WHAT THE TASK REQUIRES. Will you give the material below again, every line exactly as it is?

** start **

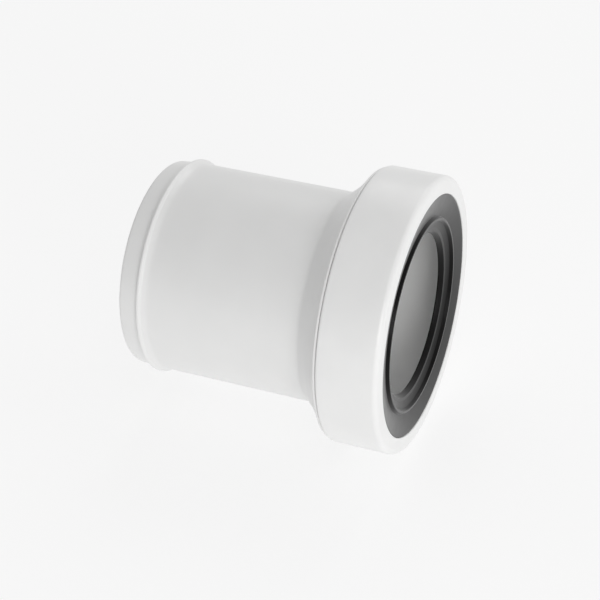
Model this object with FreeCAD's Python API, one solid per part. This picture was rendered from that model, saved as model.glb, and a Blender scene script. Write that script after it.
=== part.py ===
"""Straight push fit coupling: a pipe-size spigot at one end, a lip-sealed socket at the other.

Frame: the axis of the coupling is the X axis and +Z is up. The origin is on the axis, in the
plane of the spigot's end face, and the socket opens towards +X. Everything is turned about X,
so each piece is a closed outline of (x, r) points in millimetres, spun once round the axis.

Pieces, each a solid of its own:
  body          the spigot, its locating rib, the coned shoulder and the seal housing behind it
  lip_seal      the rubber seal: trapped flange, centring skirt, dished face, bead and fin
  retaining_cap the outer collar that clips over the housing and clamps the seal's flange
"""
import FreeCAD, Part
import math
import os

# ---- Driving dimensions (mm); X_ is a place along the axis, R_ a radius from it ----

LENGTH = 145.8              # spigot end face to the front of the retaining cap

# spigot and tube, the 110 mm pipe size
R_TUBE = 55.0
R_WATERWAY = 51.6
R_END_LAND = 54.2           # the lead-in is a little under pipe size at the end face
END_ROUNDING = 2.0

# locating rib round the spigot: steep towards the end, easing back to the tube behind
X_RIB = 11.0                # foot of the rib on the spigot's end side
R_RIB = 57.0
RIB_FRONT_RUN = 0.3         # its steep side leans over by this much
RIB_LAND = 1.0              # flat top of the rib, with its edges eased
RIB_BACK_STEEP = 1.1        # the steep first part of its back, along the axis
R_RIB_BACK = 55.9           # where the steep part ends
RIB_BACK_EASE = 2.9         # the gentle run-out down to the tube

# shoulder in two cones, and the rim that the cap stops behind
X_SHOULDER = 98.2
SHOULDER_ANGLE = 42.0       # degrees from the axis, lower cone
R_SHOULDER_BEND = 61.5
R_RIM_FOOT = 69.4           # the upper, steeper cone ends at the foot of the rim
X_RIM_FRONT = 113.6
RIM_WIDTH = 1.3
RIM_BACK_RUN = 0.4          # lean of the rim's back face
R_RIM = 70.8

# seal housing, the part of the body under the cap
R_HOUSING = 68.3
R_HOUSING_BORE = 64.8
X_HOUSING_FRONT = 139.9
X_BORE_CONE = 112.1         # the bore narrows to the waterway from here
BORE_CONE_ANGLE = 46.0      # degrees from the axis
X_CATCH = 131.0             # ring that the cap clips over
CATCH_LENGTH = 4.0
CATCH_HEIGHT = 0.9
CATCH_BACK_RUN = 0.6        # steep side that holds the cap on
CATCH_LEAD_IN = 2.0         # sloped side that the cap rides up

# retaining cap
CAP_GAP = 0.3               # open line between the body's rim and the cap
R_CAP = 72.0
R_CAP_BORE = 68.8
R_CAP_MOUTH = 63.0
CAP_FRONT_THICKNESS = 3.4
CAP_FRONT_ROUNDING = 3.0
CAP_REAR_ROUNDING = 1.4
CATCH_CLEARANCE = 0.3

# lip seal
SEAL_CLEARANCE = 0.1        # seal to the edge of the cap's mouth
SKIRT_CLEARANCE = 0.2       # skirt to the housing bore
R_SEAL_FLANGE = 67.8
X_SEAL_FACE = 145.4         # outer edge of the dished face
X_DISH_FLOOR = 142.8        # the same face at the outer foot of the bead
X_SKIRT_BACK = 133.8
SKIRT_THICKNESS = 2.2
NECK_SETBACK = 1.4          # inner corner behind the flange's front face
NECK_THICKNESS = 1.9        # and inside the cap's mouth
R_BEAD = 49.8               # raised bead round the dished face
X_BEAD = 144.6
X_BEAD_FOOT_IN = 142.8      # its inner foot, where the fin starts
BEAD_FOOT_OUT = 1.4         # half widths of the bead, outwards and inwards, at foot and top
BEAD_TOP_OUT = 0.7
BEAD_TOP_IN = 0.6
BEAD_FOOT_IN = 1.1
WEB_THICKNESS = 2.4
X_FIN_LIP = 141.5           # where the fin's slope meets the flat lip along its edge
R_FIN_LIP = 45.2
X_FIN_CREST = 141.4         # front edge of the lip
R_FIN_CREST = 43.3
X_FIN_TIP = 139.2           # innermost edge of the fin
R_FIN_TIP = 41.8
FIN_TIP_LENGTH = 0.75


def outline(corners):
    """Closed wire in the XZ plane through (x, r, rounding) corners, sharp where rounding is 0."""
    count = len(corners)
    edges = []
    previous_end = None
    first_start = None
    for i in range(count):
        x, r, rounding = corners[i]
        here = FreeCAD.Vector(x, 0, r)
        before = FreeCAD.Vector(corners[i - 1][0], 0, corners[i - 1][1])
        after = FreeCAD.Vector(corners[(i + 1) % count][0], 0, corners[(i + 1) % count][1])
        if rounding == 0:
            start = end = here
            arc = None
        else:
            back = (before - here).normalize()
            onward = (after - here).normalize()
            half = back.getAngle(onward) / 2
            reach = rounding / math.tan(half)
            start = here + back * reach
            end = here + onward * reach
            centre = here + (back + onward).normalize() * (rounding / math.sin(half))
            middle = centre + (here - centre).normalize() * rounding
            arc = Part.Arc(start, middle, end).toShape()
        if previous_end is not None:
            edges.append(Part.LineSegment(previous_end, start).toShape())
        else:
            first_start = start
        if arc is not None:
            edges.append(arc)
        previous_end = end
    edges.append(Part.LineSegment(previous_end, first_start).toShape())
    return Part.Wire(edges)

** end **

SOLVED EXERCISE.
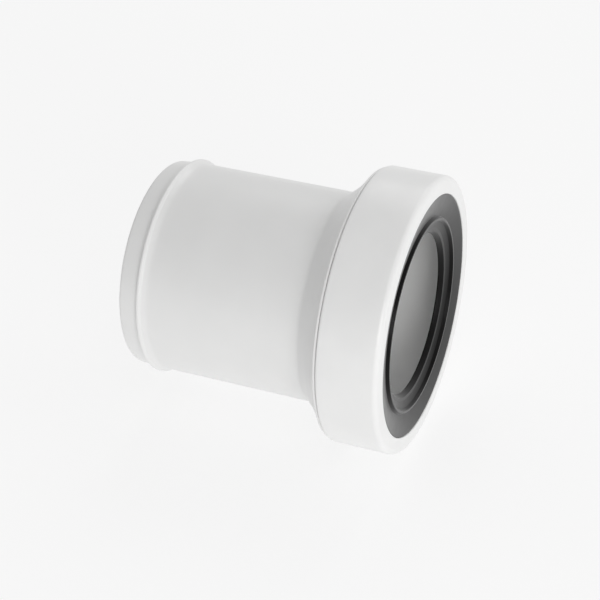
Model this object with FreeCAD's Python API, one solid per part. This picture was rendered from that model, saved as model.glb, and a Blender scene script. Write that script after it.
=== part.py ===
"""Straight push fit coupling: a pipe-size spigot at one end, a lip-sealed socket at the other.

Frame: the axis of the coupling is the X axis and +Z is up. The origin is on the axis, in the
plane of the spigot's end face, and the socket opens towards +X. Everything is turned about X,
so each piece is a closed outline of (x, r) points in millimetres, spun once round the axis.

Pieces, each a solid of its own:
  body          the spigot, its locating rib, the coned shoulder and the seal housing behind it
  lip_seal      the rubber seal: trapped flange, centring skirt, dished face, bead and fin
  retaining_cap the outer collar that clips over the housing and clamps the seal's flange
"""
import FreeCAD, Part
import math
import os

# ---- Driving dimensions (mm); X_ is a place along the axis, R_ a radius from it ----

LENGTH = 145.8              # spigot end face to the front of the retaining cap

# spigot and tube, the 110 mm pipe size
R_TUBE = 55.0
R_WATERWAY = 51.6
R_END_LAND = 54.2           # the lead-in is a little under pipe size at the end face
END_ROUNDING = 2.0

# locating rib round the spigot: steep towards the end, easing back to the tube behind
X_RIB = 11.0                # foot of the rib on the spigot's end side
R_RIB = 57.0
RIB_FRONT_RUN = 0.3         # its steep side leans over by this much
RIB_LAND = 1.0              # flat top of the rib, with its edges eased
RIB_BACK_STEEP = 1.1        # the steep first part of its back, along the axis
R_RIB_BACK = 55.9           # where the steep part ends
RIB_BACK_EASE = 2.9         # the gentle run-out down to the tube

# shoulder in two cones, and the rim that the cap stops behind
X_SHOULDER = 98.2
SHOULDER_ANGLE = 42.0       # degrees from the axis, lower cone
R_SHOULDER_BEND = 61.5
R_RIM_FOOT = 69.4           # the upper, steeper cone ends at the foot of the rim
X_RIM_FRONT = 113.6
RIM_WIDTH = 1.3
RIM_BACK_RUN = 0.4          # lean of the rim's back face
R_RIM = 70.8

# seal housing, the part of the body under the cap
R_HOUSING = 68.3
R_HOUSING_BORE = 64.8
X_HOUSING_FRONT = 139.9
X_BORE_CONE = 112.1         # the bore narrows to the waterway from here
BORE_CONE_ANGLE = 46.0      # degrees from the axis
X_CATCH = 131.0             # ring that the cap clips over
CATCH_LENGTH = 4.0
CATCH_HEIGHT = 0.9
CATCH_BACK_RUN = 0.6        # steep side that holds the cap on
CATCH_LEAD_IN = 2.0         # sloped side that the cap rides up

# retaining cap
CAP_GAP = 0.3               # open line between the body's rim and the cap
R_CAP = 72.0
R_CAP_BORE = 68.8
R_CAP_MOUTH = 63.0
CAP_FRONT_THICKNESS = 3.4
CAP_FRONT_ROUNDING = 3.0
CAP_REAR_ROUNDING = 1.4
CATCH_CLEARANCE = 0.3

# lip seal
SEAL_CLEARANCE = 0.1        # seal to the edge of the cap's mouth
SKIRT_CLEARANCE = 0.2       # skirt to the housing bore
R_SEAL_FLANGE = 67.8
X_SEAL_FACE = 145.4         # outer edge of the dished face
X_DISH_FLOOR = 142.8        # the same face at the outer foot of the bead
X_SKIRT_BACK = 133.8
SKIRT_THICKNESS = 2.2
NECK_SETBACK = 1.4          # inner corner behind the flange's front face
NECK_THICKNESS = 1.9        # and inside the cap's mouth
R_BEAD = 49.8               # raised bead round the dished face
X_BEAD = 144.6
X_BEAD_FOOT_IN = 142.8      # its inner foot, where the fin starts
BEAD_FOOT_OUT = 1.4         # half widths of the bead, outwards and inwards, at foot and top
BEAD_TOP_OUT = 0.7
BEAD_TOP_IN = 0.6
BEAD_FOOT_IN = 1.1
WEB_THICKNESS = 2.4
X_FIN_LIP = 141.5           # where the fin's slope meets the flat lip along its edge
R_FIN_LIP = 45.2
X_FIN_CREST = 141.4         # front edge of the lip
R_FIN_CREST = 43.3
X_FIN_TIP = 139.2           # innermost edge of the fin
R_FIN_TIP = 41.8
FIN_TIP_LENGTH = 0.75


def outline(corners):
    """Closed wire in the XZ plane through (x, r, rounding) corners, sharp where rounding is 0."""
    count = len(corners)
    edges = []
    previous_end = None
    first_start = None
    for i in range(count):
        x, r, rounding = corners[i]
        here = FreeCAD.Vector(x, 0, r)
        before = FreeCAD.Vector(corners[i - 1][0], 0, corners[i - 1][1])
        after = FreeCAD.Vector(corners[(i + 1) % count][0], 0, corners[(i + 1) % count][1])
        if rounding == 0:
            start = end = here
            arc = None
        else:
            back = (before - here).normalize()
            onward = (after - here).normalize()
            half = back.getAngle(onward) / 2
            reach = rounding / math.tan(half)
            start = here + back * reach
            end = here + onward * reach
            centre = here + (back + onward).normalize() * (rounding / math.sin(half))
            middle = centre + (here - centre).normalize() * rounding
            arc = Part.Arc(start, middle, end).toShape()
        if previous_end is not None:
            edges.append(Part.LineSegment(previous_end, start).toShape())
        else:
            first_start = start
        if arc is not None:
            edges.append(arc)
        previous_end = end
    edges.append(Part.LineSegment(previous_end, first_start).toShape())
    return Part.Wire(edges)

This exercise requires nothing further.